Only a few weeks ago the incumbent party was all over the media giving praise to his great name. John Compton, not Derek Walcott. It had occurred to me at the time that here again was palpable proof that Sir John’s departure had left the United Workers Party more than ever disunited.
I remember thinking what a shame it was that the yellowbirds had permitted the Red Zoners to get the jump on them with their posthumous cashing in on the UWP leader’s still widely revered reputation. Cynic that I am, I knew politics had everything to do with the surprise celebration of the deceased prime minister’s contributions to the nation. After all, you don’t dump shit all over someone beloved. That is, unless you are among those weirdo coprophiliacs that seem to inhabit nearly all of Henry Miller’s best known novels.
As debauched as the evidence suggests we’ve become, my faith insists that the majority of Saint Lucians would prefer, in the words of James Taylor, to shower the people you love with love—not with that other stuff!
It turns out the tax-funded, commissioned mural was painted by Alwyn St. Omer, talented son of decorated, therefore, conceivably appreciated, Dunstan St. Omer, as part of Richard Frederick’s city beautification project. Yes, yes, if you can believe that!
Five years later, it is impossible to recognize the suited-up, faceless guy with the dirty blue tie that brings to mind Constitution Park’s more deprived habitués; Derek Walcott’s “alphabet of the emaciated.”
The face that for some fifty years had been our nation’s most easily recognized is now a featureless blob of washed-out colors and grime, streaked with dirt. Then there are the barely-there reminders of his contributions: barely there banana trees laden with washed-out green gold; smiling dirt-covered young people in school uniform, indicative of his war on illiteracy and ignorance (at any rate as beheld by eyes capable of seeing past the mud!). And right in the middle of the mural, between the once beaming school children and the man in the now bizarre outfit, the proud flag of Saint Lucia.

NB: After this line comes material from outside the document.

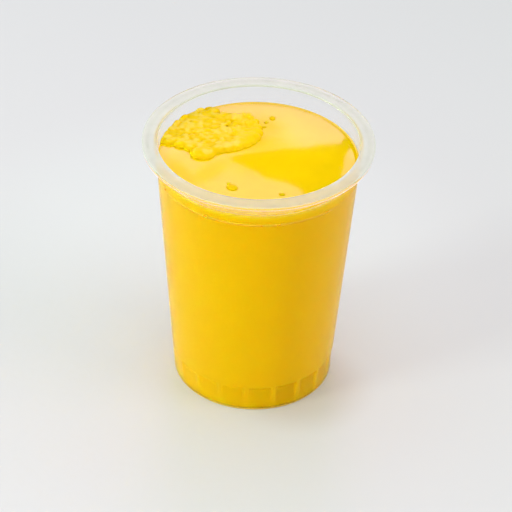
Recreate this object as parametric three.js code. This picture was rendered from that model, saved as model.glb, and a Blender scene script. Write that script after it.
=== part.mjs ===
// A set custard flan in the clear, thin-walled dessert cup that it was poured into.
//
// Units are millimetres and +Z is up. The origin is the centre of the foot that the cup stands on.
// Angles are counted from -Y, the side seen first, towards +X. A raft of froth, left by the pour,
// has set over the back left of the flan.
//
// Both pieces are lathed about Z. Upright ribs with shallow panels between them go round the
// cup's foot, so each piece has two profiles, one through a rib and one through a panel, and the
// lathe's columns are gathered round each rib.
import * as THREE from "three";

// The cup
const CUP_HEIGHT = 114.7;
const RIM_RADIUS = 47.5;
const WALL_THICKNESS = 0.6;
const WALL_RADIUS_AT_RIM = 42.2;
const WALL_RADIUS_AT_LEDGE = 34.35;

// The rim: a flat sealing flange with a short lip turned down round its edge
const FLANGE_THICKNESS = 0.8;
const LIP_HEIGHT = 1.8;
const LIP_THICKNESS = 0.8;
const RIM_EDGE_RADIUS = 0.4;
const MOUTH_ROUNDING = 0.9;

// The moulded ring just under the fill level, and the slightly wider collar above it
const RING_HEIGHT = 102.0;
const RING_HALF_HEIGHT = 0.5;
const RING_PROUD = 0.4;
const COLLAR_PROUD = 0.22;

// The foot: upright ribs between shallow panels, a rounded edge and a raised middle
const RIB_COUNT = 19;
const FIRST_RIB_DEGREES = -3.3;
const RIB_HALF_WIDTH_DEGREES = 1.5;
const RIB_FLANK_DEGREES = 1.0;
const LEDGE_HEIGHT = 12.55;
const LEDGE_SLANT = 0.5;
const PANEL_RADIUS_TOP = 33.5;
const PANEL_RADIUS_BOTTOM = 33.25;
const PANEL_BOTTOM_HEIGHT = 2.5;
const FOOT_EDGE_RADIUS = 1.2;
const FOOT_RING_WIDTH = 4.0;
const FOOT_STEP_WIDTH = 1.2;
const BASE_RISE = 1.0;

// The flan, which climbs the cup's wall a little at its edge
const FILL_LEVEL = 106.0;
const MENISCUS_RISE = 0.5;
const MENISCUS_WIDTH = 2.4;
const CLEARANCE = 0.3;
const RIB_FILL = 0.5; // the share of a rib's depth that the flan reaches into from behind

// The froth raft: a lobed patch with a gently uneven top
const FROTH_CENTRE = new THREE.Vector2(-19.5, 18.5);
const FROTH_RADIUS = 19.0;
const FROTH_LOBES = 3;
const FROTH_LOBE_DEPTH = 1.6;
const FROTH_HEIGHT = 1.1;
const FROTH_EDGE_WIDTH = 3.0;
const FROTH_BUMP_HEIGHT = 0.3;
const FROTH_BUMP_PITCH = 8.0;

// How finely round stretches are divided
const COLUMNS_PER_RIB = 5;
const CORNER_STEPS = 2;
const TOP_RING_SPACING = 5.0;

const CUP_COLOUR = 0xf2f1ea;
const CUP_OPACITY = 0.35;
const CUP_ROUGHNESS = 0.2;
const FLAN_COLOUR = 0xf0bd10;
const FLAN_ROUGHNESS = 0.25;

// Outer radius of the plain tapered wall at height z.
function wallRadius(z) {
  const slope = (WALL_RADIUS_AT_RIM - WALL_RADIUS_AT_LEDGE) / (CUP_HEIGHT - LEDGE_HEIGHT);
  return WALL_RADIUS_AT_LEDGE + slope * (z - LEDGE_HEIGHT);
}

function point(radius, z) {
  return new THREE.Vector2(radius, z);
}

// An arc of the profile, both ends included, with its angles counted from the outward radius.
function arc(centreRadius, centreZ, radius, startDegrees, endDegrees) {
  const points = [];
  for (let i = 0; i <= CORNER_STEPS; i++) {
    const degrees = THREE.MathUtils.lerp(startDegrees, endDegrees, i / CORNER_STEPS);
    const angle = THREE.MathUtils.degToRad(degrees);
    const offset = new THREE.Vector2(Math.cos(angle), Math.sin(angle)).multiplyScalar(radius);
    points.push(point(centreRadius, centreZ).add(offset));
  }
  return points;
}

// The foot, from the axis out to the ledge. An inset of 0 is the cup's outer skin, and a larger
// one is the same form that much further in: the cup's inner skin, or the side of the flan. Its
// rib share is 0 through a panel and 1 through a whole rib.
function footProfile(inset, ribShare) {
  const edgeCentre = PANEL_RADIUS_BOTTOM - FOOT_EDGE_RADIUS;
  const ringInside = edgeCentre - FOOT_RING_WIDTH;
  const panelTop = LEDGE_HEIGHT - LEDGE_SLANT;
  const radiusUnderLedge = THREE.MathUtils.lerp(
    PANEL_RADIUS_TOP,
    wallRadius(panelTop),
    ribShare,
  );
  return [
    point(0, BASE_RISE + inset),
    point(ringInside - FOOT_STEP_WIDTH, BASE_RISE + inset),
    point(ringInside, inset),
    ...arc(edgeCentre, FOOT_EDGE_RADIUS, FOOT_EDGE_RADIUS - inset, -90, 0),
    point(PANEL_RADIUS_BOTTOM - inset, PANEL_BOTTOM_HEIGHT),
    point(radiusUnderLedge - inset, panelTop + inset),
    point(WALL_RADIUS_AT_LEDGE - inset, LEDGE_HEIGHT + inset),
  ];
}

// The step from the plain wall out to the collar.
function collarStep(inset) {
  const bottom = RING_HEIGHT - RING_HALF_HEIGHT;
  const top = RING_HEIGHT + RING_HALF_HEIGHT;
  return [
    point(wallRadius(bottom) - inset, bottom),
    point(wallRadius(top) + COLLAR_PROUD - inset, top),
  ];
}

// The rim, from the top of the collar's outside round to the inside of the mouth.
function rimProfile() {
  const flangeUnderside = CUP_HEIGHT - FLANGE_THICKNESS;
  const collarTop = flangeUnderside - MOUTH_ROUNDING;
  const collarRadius = wallRadius(collarTop) + COLLAR_PROUD;
  const lipBottom = CUP_HEIGHT - LIP_HEIGHT;
  const lipInside = RIM_RADIUS - LIP_THICKNESS;
  const edgeInside = RIM_RADIUS - RIM_EDGE_RADIUS;
  const mouthCentre = collarRadius - WALL_THICKNESS + MOUTH_ROUNDING;
  return [
    point(collarRadius, collarTop),
    point(collarRadius + MOUTH_ROUNDING, flangeUnderside),
    point(lipInside, flangeUnderside),
    point(lipInside, lipBottom),
    point(edgeInside, lipBottom),
    point(RIM_RADIUS, lipBottom + RIM_EDGE_RADIUS),
    point(RIM_RADIUS, CUP_HEIGHT - RIM_EDGE_RADIUS),
    point(edgeInside, CUP_HEIGHT),
    ...arc(mouthCentre, CUP_HEIGHT - MOUTH_ROUNDING, MOUTH_ROUNDING, 90, 180),
  ];
}

function cupProfile(ribShare) {
  const [ringBottom, ringTop] = collarStep(0);
  const ringCrest = point(wallRadius(RING_HEIGHT) + RING_PROUD, RING_HEIGHT);
  const insideUpwards = [
    ...footProfile(WALL_THICKNESS, ribShare),
    ...collarStep(WALL_THICKNESS),
  ];
  return [
    ...footProfile(0, ribShare),
    ringBottom,
    ringCrest,
    ringTop,
    ...rimProfile(),
    ...insideUpwards.reverse(),
  ];
}

function flanProfile(ribShare) {
  const inset = WALL_THICKNESS + CLEARANCE;
  const contactHeight = FILL_LEVEL + MENISCUS_RISE;
  const contactRadius = wallRadius(contactHeight) + COLLAR_PROUD - inset;
  const levelRadius = contactRadius - MENISCUS_WIDTH;
  const ringCount = Math.ceil(levelRadius / TOP_RING_SPACING);
  const topRings = [];
  for (let ring = ringCount; ring >= 0; ring--) {
    topRings.push(point((levelRadius * ring) / ringCount, FILL_LEVEL));
  }
  return [
    ...footProfile(inset, ribShare * RIB_FILL),
    ...collarStep(inset),
    point(contactRadius, contactHeight),
    ...topRings,
  ];
}

// A rib's columns are the two edges of its top, the foot of one flank, the middle of the next
// panel and the foot of the next rib's near flank.
function columnAngle(column) {
  const pitch = 360 / RIB_COUNT;
  const flankFoot = RIB_HALF_WIDTH_DEGREES + RIB_FLANK_DEGREES;
  const places = [
    -RIB_HALF_WIDTH_DEGREES,
    RIB_HALF_WIDTH_DEGREES,
    flankFoot,
    pitch / 2,
    pitch - flankFoot,
  ];
  const ribAngle = FIRST_RIB_DEGREES + pitch * Math.floor(column / COLUMNS_PER_RIB);
  return THREE.MathUtils.degToRad(ribAngle + places[column % COLUMNS_PER_RIB]);
}

function isOnRib(column) {
  return column % COLUMNS_PER_RIB < 2;
}

// Lathes one profile through the panels and another through the ribs into one closed solid.
function ribbedLathe(makeProfile) {
  const panelProfile = makeProfile(0);
  const ribProfile = makeProfile(1);
  const columns = RIB_COUNT * COLUMNS_PER_RIB;
  const geometry = new THREE.LatheGeometry(panelProfile, columns);
  const position = geometry.getAttribute("position");
  for (let i = 0; i < position.count; i++) {
    const column = Math.floor(i / panelProfile.length) % columns;
    const profile = isOnRib(column) ? ribProfile : panelProfile;
    const { x: radius, y: z } = profile[i % profile.length];
    const angle = columnAngle(column);
    position.setXYZ(i, radius * Math.sin(angle), -radius * Math.cos(angle), z);
  }
  geometry.computeVertexNormals();
  return geometry;
}

// Height of the froth raft above the flan's level at a place on the top.
function frothHeight(x, y) {
  const fromCentre = new THREE.Vector2(x, y).sub(FROTH_CENTRE);
  const lobes = FROTH_LOBE_DEPTH * Math.sin(FROTH_LOBES * fromCentre.angle());
  const insideEdge = FROTH_RADIUS + lobes - fromCentre.length();
  const cover = THREE.MathUtils.smoothstep(insideEdge, 0, FROTH_EDGE_WIDTH);
  const wave = (2 * Math.PI) / FROTH_BUMP_PITCH;
  const bumps = FROTH_BUMP_HEIGHT * Math.sin(wave * x) * Math.sin(wave * y);
  return cover * (FROTH_HEIGHT + bumps);
}

function raiseFroth(geometry) {
  const position = geometry.getAttribute("position");
  for (let i = 0; i < position.count; i++) {
    if (position.getZ(i) >= FILL_LEVEL) {
      const rise = frothHeight(position.getX(i), position.getY(i));
      position.setZ(i, position.getZ(i) + rise);
    }
  }
  geometry.computeVertexNormals();
}

function makeCup() {
  const material = new THREE.MeshStandardMaterial({
    color: CUP_COLOUR,
    opacity: CUP_OPACITY,
    transparent: true,
    roughness: CUP_ROUGHNESS,
    metalness: 0,
  });
  const cup = new THREE.Mesh(ribbedLathe(cupProfile), material);
  cup.name = "cup";
  return cup;
}

function makeFlan() {
  const geometry = ribbedLathe(flanProfile);
  raiseFroth(geometry);
  const material = new THREE.MeshStandardMaterial({
    color: FLAN_COLOUR,
    roughness: FLAN_ROUGHNESS,
    metalness: 0,
  });
  const flan = new THREE.Mesh(geometry, material);
  flan.name = "flan";
  return flan;
}

const flanInCup = new THREE.Group();
flanInCup.add(makeCup(), makeFlan());

export default flanInCup;
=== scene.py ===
"""A set custard flan with a raft of froth on it, in the clear dessert cup that it was poured into.

Sizes are metres, +Z is up and -Y is the side seen first. Angles go from -Y towards +X.
"""
import math
import random

import bmesh
import bpy
from mathutils import Matrix, Vector


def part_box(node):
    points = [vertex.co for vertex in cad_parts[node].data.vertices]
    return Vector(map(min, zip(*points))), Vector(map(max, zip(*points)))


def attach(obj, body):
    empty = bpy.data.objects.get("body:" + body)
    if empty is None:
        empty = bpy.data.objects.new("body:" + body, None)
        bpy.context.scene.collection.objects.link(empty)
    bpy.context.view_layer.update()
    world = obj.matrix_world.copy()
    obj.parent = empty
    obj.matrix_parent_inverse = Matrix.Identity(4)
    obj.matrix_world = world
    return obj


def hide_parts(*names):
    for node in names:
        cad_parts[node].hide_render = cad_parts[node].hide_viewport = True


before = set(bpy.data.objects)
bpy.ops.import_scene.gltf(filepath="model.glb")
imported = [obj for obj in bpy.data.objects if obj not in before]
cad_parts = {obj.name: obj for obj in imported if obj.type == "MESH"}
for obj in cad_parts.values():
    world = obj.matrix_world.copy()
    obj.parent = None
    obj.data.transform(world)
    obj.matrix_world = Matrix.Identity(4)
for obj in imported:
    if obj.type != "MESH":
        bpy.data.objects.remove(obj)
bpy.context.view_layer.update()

bl_info = {
    "name": "Custard flan in a clear cup",
    "version": (1, 0, 0),
    "blender": (4, 5, 0),
    "location": "3D View > Sidebar > Flan",
    "description": "Models a froth-topped custard flan in a ribbed clear dessert cup",
    "category": "Add Mesh",
}

CUP_LOW, CUP_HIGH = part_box("cup")
MM = 0.001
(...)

At any rate, the once proud flag of Saint Lucia. The uninformed eye now gazes upon it without the slightest notion what it might be. A flint arrowhead minus its shaft, maybe?
The painting that was supposed at once to be uplifting and inspiring now reminds of nothing more than a poster for The Walking Dead or some such made-in-Hollywood nightmare. Not only is St. Omer’s paint now water under the bridge, what is left of the painter’s art is something of an abstract inviting all manner of interpretation.
Nevertheless, St. Omer’s mural remains a reminder to politicians who imagine themselves much more than they really are, including immortal. The mural also reminds us that today’s apparently adulated and worshipped could easily be tomorrow’s forgotten—even despised—dependent on the ruling rooster.
Perhaps most important, however, is that the Hospital Road blob serves as yet another indicator of how much we love the land that gave us birth, to say nothing of our love for ourselves “as a people.”
Nothing illustrates the truth about us louder than that desecrated arrow-shaped thing between Compton and the kids in school uniform—so representative of our, er, Independence!